Photos from April 23 protests
Published April 23, 2024

Ababiy: The Complete Streets Policy means shoveled sidewalks

Sidewalks are a pivotal part of a Complete Streets Policy.

Although I haven’t been going to the University of Minnesota’s Recreational and Wellness Center, I’ve been jumping a lot the past couple weeks. 

I’ve been jumping from the bus to the curb, praying I will make it past the foot of dirty, wet snow between the curb and me, and praying I don’t slip on the patch of ice waiting for my gripless shoes when I land. I do it on almost every bus I’ve gotten off since it got cold and the snow fell.

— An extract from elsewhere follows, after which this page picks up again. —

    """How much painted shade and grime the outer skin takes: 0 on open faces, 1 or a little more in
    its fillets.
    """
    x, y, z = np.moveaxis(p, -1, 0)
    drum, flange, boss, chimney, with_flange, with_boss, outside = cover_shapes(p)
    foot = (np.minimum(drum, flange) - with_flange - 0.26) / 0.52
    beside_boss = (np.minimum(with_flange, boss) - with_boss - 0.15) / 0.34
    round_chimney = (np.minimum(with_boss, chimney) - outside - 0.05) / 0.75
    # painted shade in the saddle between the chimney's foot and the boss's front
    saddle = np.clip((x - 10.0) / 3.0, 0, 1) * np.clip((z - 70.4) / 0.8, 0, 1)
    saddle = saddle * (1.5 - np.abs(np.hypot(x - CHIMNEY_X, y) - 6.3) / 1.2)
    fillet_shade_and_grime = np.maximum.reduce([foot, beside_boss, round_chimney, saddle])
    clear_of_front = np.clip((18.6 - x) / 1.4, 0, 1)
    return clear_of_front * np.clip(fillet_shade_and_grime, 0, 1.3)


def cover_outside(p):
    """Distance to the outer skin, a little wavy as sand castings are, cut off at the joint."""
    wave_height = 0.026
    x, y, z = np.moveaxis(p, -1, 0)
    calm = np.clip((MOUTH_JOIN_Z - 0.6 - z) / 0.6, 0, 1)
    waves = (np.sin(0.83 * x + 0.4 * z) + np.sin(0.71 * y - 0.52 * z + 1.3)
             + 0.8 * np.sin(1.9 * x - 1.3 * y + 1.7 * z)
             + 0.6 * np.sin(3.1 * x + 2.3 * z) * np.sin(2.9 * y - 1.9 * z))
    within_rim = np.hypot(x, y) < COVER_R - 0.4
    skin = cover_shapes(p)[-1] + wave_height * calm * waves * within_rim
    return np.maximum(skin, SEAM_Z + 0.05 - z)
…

Then, once I’m off the bus, I have to penguin-shuffle across blocks of sidewalks slicked with ice. I’m not always particularly successful in keeping myself off the sidewalk in this step of the process.

Our dry first half of the winter spoiled us, but now we know. We’re experiencing firsthand how bad mobility is when you’re not using a car in Minneapolis or on campus. Our sidewalks, bus stops and bike lanes simply haven’t been a priority like our roads.

We have bumps and bruises to prove it. Emily Seifriz, a University student I reached through Facebook Messenger, told me she slipped and fell as soon as she got off the bus, bruising her right knee. “I fell completely down hard, landed on my knees and hands,” she said.

For someone like, Maria Wardoku, president of Our Streets Minneapolis’ Board of Directors, a pedestrian and bike advocacy group, this is a systems issue. “No, we don’t actually have to live like this,” she told me. 

In 2016, Our Streets, which went by the name Minneapolis Bicycle Coalition at the time, worked with a coalition of other groups to push the city to adapt a companion item to the City’s transportation action plan called the “Complete Streets Policy.”

This new policy codified a framework that prioritized public right-of-way use for walking, biking, transit and motor vehicles, in that order. The policy radically departed from decades of the city’s car-centric thinking, where the ability of cars to move as quickly as possible took precedent in transportation decisions. “We’re working against decades of thinking about public spaces in a certain way,” Wardoku said.

Historically, the policy is in line with how Minneapolis used to think about transportation in the pre-war era. Much of Dinkytown was built around streetcar lines, and many of these old streetcar lines are now Metro Transit routes.  Metro Transit Route 3, the lifeline of every Como resident, was a streetcar line from 1898 to 1954, when it was replaced by buses.

The trouble with the policy is it’s simply a framework made to inform decision-making, not an actual rule. The Complete Streets Policy says one thing, but Wardoku said, “You can see actually what happens during a snowstorm … it’s really reversed. We’re plowing for vehicles. We’re not clearing street corners and bus stops for days, sometimes weeks.”

Crucially, the City of Minneapolis is considering changing this. The City Council is debating getting tougher on enforcement for winter sidewalk maintenance and possibly clearing sidewalks itself, like it does roads. Sidewalks are a serious issue, and the Council should come up with a solution soon.

In 2016, nearly 60,000 Minneapolitans walked, biked, or took transit to work every day. So why are we forgetting them? As long as we do, people will keep slipping, sliding and falling.